A rough partition of mud-plastered twigs
divides the Llanero's dwelling into unequal apartments; the lesser being
reserved for the use of the females of the household, while the larger,
furnished with half-a-dozen hides, the skin of a jaguar, and a couple of
benches or stools ingeniously manufactured from bamboo, is the general
reception-room, sleeping-apartment, and workshop for the _hatero_, when
the floods are out, or when he takes a fancy at other times to shelter
his head beneath a roof.
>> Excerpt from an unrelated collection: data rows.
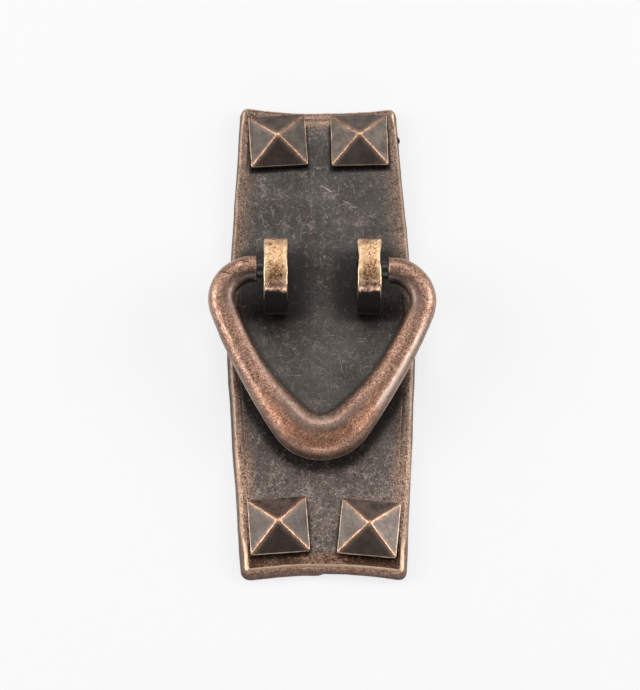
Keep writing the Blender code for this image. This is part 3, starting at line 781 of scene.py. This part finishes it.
def postPaint(name, seed, crownDarkPatch):
    paint = metalPaint(name, seed, posts["colours"])
    x, y, z = [paint.part(paint.spot, axis) for axis in "XYZ"]
    edge, crown = paint.mark("edge"), paint.mark("crown")
    grain = paint.noise(1.5, 4, 0.68, 1)
    patch = paint.noise(0.5, 3, 0.6, 2)
    dust = paint.noise(3.0, 3, 0.65, 3)
    fine = grain * 0.25 + dust * 0.45 + paint.noise(4.5, 2, 0.6, 6) * 0.3
    drift = paint.noise(0.35, 3, 0.6, 5)
    pit = paint.noise(1.1, 3, 0.6, 4, None, 0.6).step(0.57, 0.67)
    sides = (abs(x) + (fine - 0.5) * 1.6).step(1.2, 2.3)
    shoulder = y.fall(-5.6, -4.2) * (1 - sides)
    worn = (crown - 0.06 * shoulder + (grain - 0.5) * 0.8 + (patch - 0.5) * 0.8).step(0.26, 0.52)
    legs = (edge + (grain - 0.5) * 0.9 + (patch - 0.5) * 0.4 + (z - 14) * 0.12).step(0.6, 0.95)
    lower = (y + (patch - 0.5) * 2.5).fall(-4.8, -3.2)  # front shoulder, pinker and rougher
    middle = (abs(y + 1.9) + (patch - 0.5) * 4.0).fall(1.3, 3.0)  # the dark patch on the crown
    middle = middle * (abs(x) + (grain - 0.5)).fall(1.0, 2.1)
    rear = (y + (patch - 0.5) * 3).step(4.2, 6.0)
    bright = (fine - 0.012 * y.step(-1.0, 4.0)).step(0.4, 0.56)
    gold = paint.blend(bright, "goldDark", "gold")
    gold = paint.blend(drift.step(0.42, 0.62) * 0.5, gold, "drift")
    gold = paint.blend(pit * 0.75, gold, "pit")
    gold = paint.blend(middle * (0.5 * crownDarkPatch + 0.7 * (1 - fine).step(0.43, 0.54)), gold, "crownDarkPatch")
    pink = paint.blend(fine.step(0.42, 0.56), "pinkDark", "pink")
    gold = paint.blend(paint.most(lower * 0.85, rear * 0.55), gold, pink)
    gold = paint.blend(sides * fine.step(0.34, 0.48) * 0.7, gold, "edge")
    dark = paint.blend(dust.step(0.58, 0.76) * 0.4, "black", "brown")
    up = z - posts["pivot"][2]
    hole = (y * y + up * up).fall(5.4, 6.4)  # the pivot hole's wall, painted near black as shade
    share = paint.most(worn, legs * 0.85) * (1 - hole)
    paint.base = paint.blend(share, dark, gold)
    # painted shade inside the pivot hole
    paint.lay(hole, "bore")
    hem = z.fall(headBase + 0.3, headBase + 0.9) * y.fall(-6.2, -5.4)
    paint.lay(hem * 0.5, "hem")  # grey line along the front foot
    sole = z.fall(headBase + 0.15, headBase + 0.35) * grain.step(0.36, 0.5)
    sole = sole * (x * x + y * y).step(6.3, 7.2)  # not on the tenon
    paint.lay(sole * 0.5, "sole")
    metallic = 0.6 + 0.38 * share
    roughness = 0.56 - 0.2 * share + 0.3 * hole + (grain - 0.5) * 0.3
    height = 0.05 * patch + 0.06 * grain + 0.03 * dust - 0.06 * pit
    return paint.metal(metallic, roughness, height)


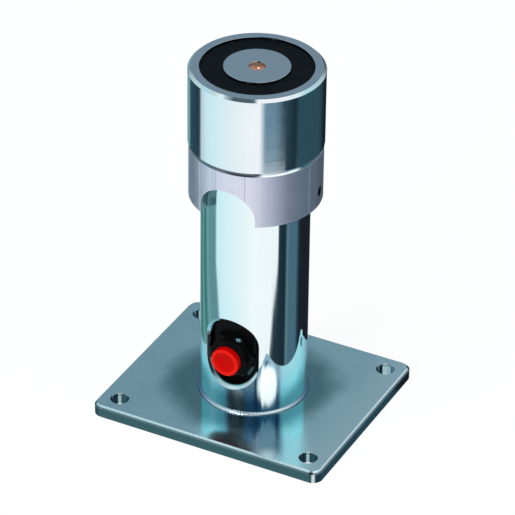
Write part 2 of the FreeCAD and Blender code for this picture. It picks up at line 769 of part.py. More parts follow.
def inner_chassis():
    """Black moulding inside the tube: its flat front closes the window and carries the switch."""
    body = new_body("inner_chassis")
    outside = new_sketch(body, "chassis_outside", lift="size.plate_thick")
    add_d_shape(outside, CHASSIS_RADIUS, PANEL_FACE)
    pad(body, outside, "size.chassis_height")
    inside = new_sketch(body, "chassis_inside", lift=CHASSIS_FLOOR_TOP)
    add_d_shape(inside, CHASSIS_BORE, f"({PANEL_FACE} - size.panel_thick)")
    pocket(body, inside, reverse=True)
    shelf = new_sketch(body, "chassis_shelf", lift=SHELF_FOOT)
    half = "(size.shelf_width / 2)"
    reach = f"sqrt(({CHASSIS_RADIUS} - size.chassis_wall / 2)^2 - {half}^2)"
    add_rectangle(shelf, negative(reach), negative(half), reach, half)
    pad(body, shelf, "size.shelf_thick")
    floor_holes = new_sketch(body, "chassis_floor_holes", lift="size.plate_thick")
    grommet = "size.cable_hole + 2 * size.grommet_lip + 2 * size.free_gap"
    add_circle(floor_holes, grommet, "0", "size.cable_offset")
    clearance = "size.chassis_screw_diameter + 2 * size.free_gap"
    for across in ("size.chassis_screw_spread / 2", "-size.chassis_screw_spread / 2"):
        add_circle(floor_holes, clearance, across)
    pocket(body, floor_holes, "size.chassis_floor", reverse=True)
    barrel = new_sketch(body, "chassis_barrel", "XZ_Plane")
    add_circle(barrel, "size.barrel_diameter + 2 * size.seat_gap", "0", BUTTON_HEIGHT)
    pocket(body, barrel, reverse=True)
    port = new_sketch(body, "chassis_port", "XZ_Plane")
    half_port = "size.rear_port_width / 2"
    port_foot = CHASSIS_FLOOR_TOP
    port_top = f"{CHASSIS_FLOOR_TOP} + size.rear_port_height"
    add_rectangle(port, negative(half_port), port_foot, half_port, port_top)
    pocket(body, port)
    return body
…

A few rods from the dwelling is the _corral_ or
cattle-pen, a large oval inclosure, into which, at irregular intervals,
he drives his herds for purposes of branding or enumeration; and near
the _corral_ two or three impatient horses, shackled with a thong
confining the forelegs, are grazing.
The cattle-farms or _hatos_ of the Plains are owned, for the most part,
by the Creole residents of the cities which dot their outskirts, but are
inhabited only by the semibarbarous _hateros_, who attend to the
few requirements of the stock, and slaughter the annual supply. The
_hatero_, although a descendant, and proud that he is so, of the Spanish
settlers, has much intermixture of Indian and negro blood in his
veins. Few of the Llaneros, indeed, could show a pedigree in which the
Castilian blood was not sorely attenuated and diluted with that of
half-a-dozen Indian or negro progenitors. He is born on the Llanos, as
were his ancestors for many generations; and he has no conception of a
land in which cattle-plains are unknown, and where the carcass of an
animal is of more value than the hide.